性別と年齢別の未婚率のデータや出産適齢期の生理学的なデータ、結婚への障壁となる経済的理由・女性の社会進出機会の向上・高学歴化etc...。本書は、たいていの人がふわふわしたイメージでしかみていない結婚を、現実に基づいたデータやアンケート結果などから具体的にどういうメリットやデメリットがあるのかを明らかにしていきます。そしてなぜ結婚するのが難しいのかその明確な原因(相手に求めるものとして挙げられる「誠実さ」「優しさ」などが抽象的すぎる点など)を整理して、具体的かつ端的に考えていきながら処方箋を提示したりもしています。そうすることで、就職活動のように戦略的に結婚相手を探す助けになるとしています。

また、結婚で失敗しないために、どういう心構えや準備をしておいた方がいいのか。これまた現実的な手段として、たとえば家事はできるようになっておくべきだと示されます。ほかにも、相手に「してもらおう」という気持ちで結婚しないことがあげられていますが、これは結婚後に「してくれない」に変化して婚姻関係(共同生活関係)がうまくいかなくなるのが目に見えているからなのでした。

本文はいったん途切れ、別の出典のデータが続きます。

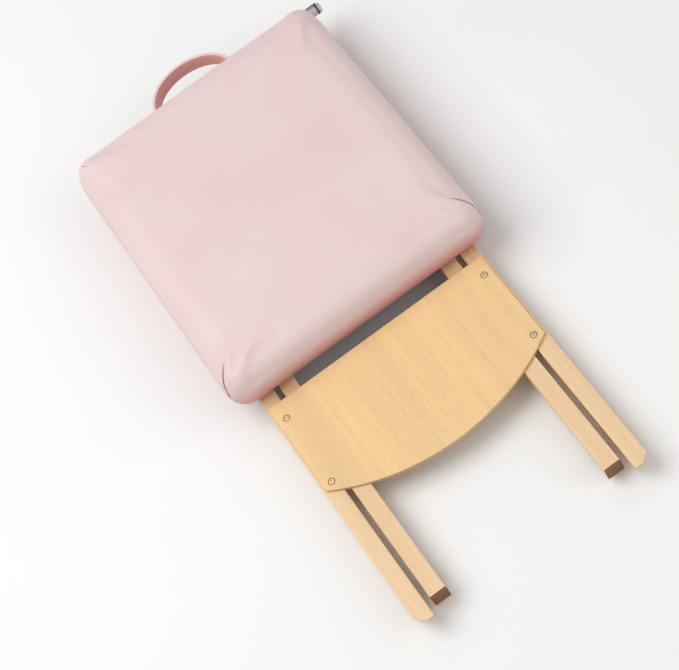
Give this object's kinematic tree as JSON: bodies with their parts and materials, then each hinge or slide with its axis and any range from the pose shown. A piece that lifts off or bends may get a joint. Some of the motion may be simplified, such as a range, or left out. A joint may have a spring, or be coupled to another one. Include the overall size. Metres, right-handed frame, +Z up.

まあ、最後まで読むと、なかなか読みごたえがあるのですが、DV(ドメスティック・バイオレンス)のなかでのモラル・ハラスメントの項では、チェック項目が13項目ほどあげられているなか、僕が家庭で親から受けてきたものが半分くらいあり、地雷を踏んだような気分になってちょっと落ち込みました……。その他にも、機能不全家族のチェック項目や、虐待のところでも、うちの家庭では当てはまるものが少なくないなあと暗い気分に。そういう結婚は解消したほうが良い、DVはほんとうに悲惨だ、と書かれていますが、そううまくかないのも現実ですからね。むずかしいもんだなと思います。

それと、出だしからの本書のつかみの部分が僕にはちょっと受け入れにくかったです。たとえば、自分の子どものことを考えることで、学校や地域のことを考え始め、環境や国、地球のことまで考えるようになる、子どもは自分の命より大事で、結婚していなかったらわがままで自己中心的なままだったと著者は述べているのだけど、そんな浅薄な人生観で生きてきたほうが問題があると思いました。

結婚は人生最大の成長の場であると豪語する著者なのですが、もっと多様な成長はありますから。さらにいえば、結婚生活であれこれ経験しているためになんでも知った気になってしまい、独身者を無条件で軽く見たりするようになる人は多いですよ。ともすれば、自分の子どものことしか考えなかったり、自分の家族内の経験がすべてだと勘違いしてより困難な境遇を想像できなかったり、結婚したほうが自己中心的(というか、自家中心的)に陥りやすいのではないか。

なんていうか、上手な言葉で上手に結婚を正当化している気がしてしまい、不満が出ました。実際、本書の読者の対象年齢が低い分、丸めこみやすいという感じで文章をこしらえている印象を受けたのです(個人的にですよ)。

以上のような感想ですからあえて推薦はしませんが、内容が大きな地雷を踏むことにならないで済む人にとっては、結婚を含めた人生設計のための大きなきっかけとなるでしょう。そこは認めつつ、記事を終わります。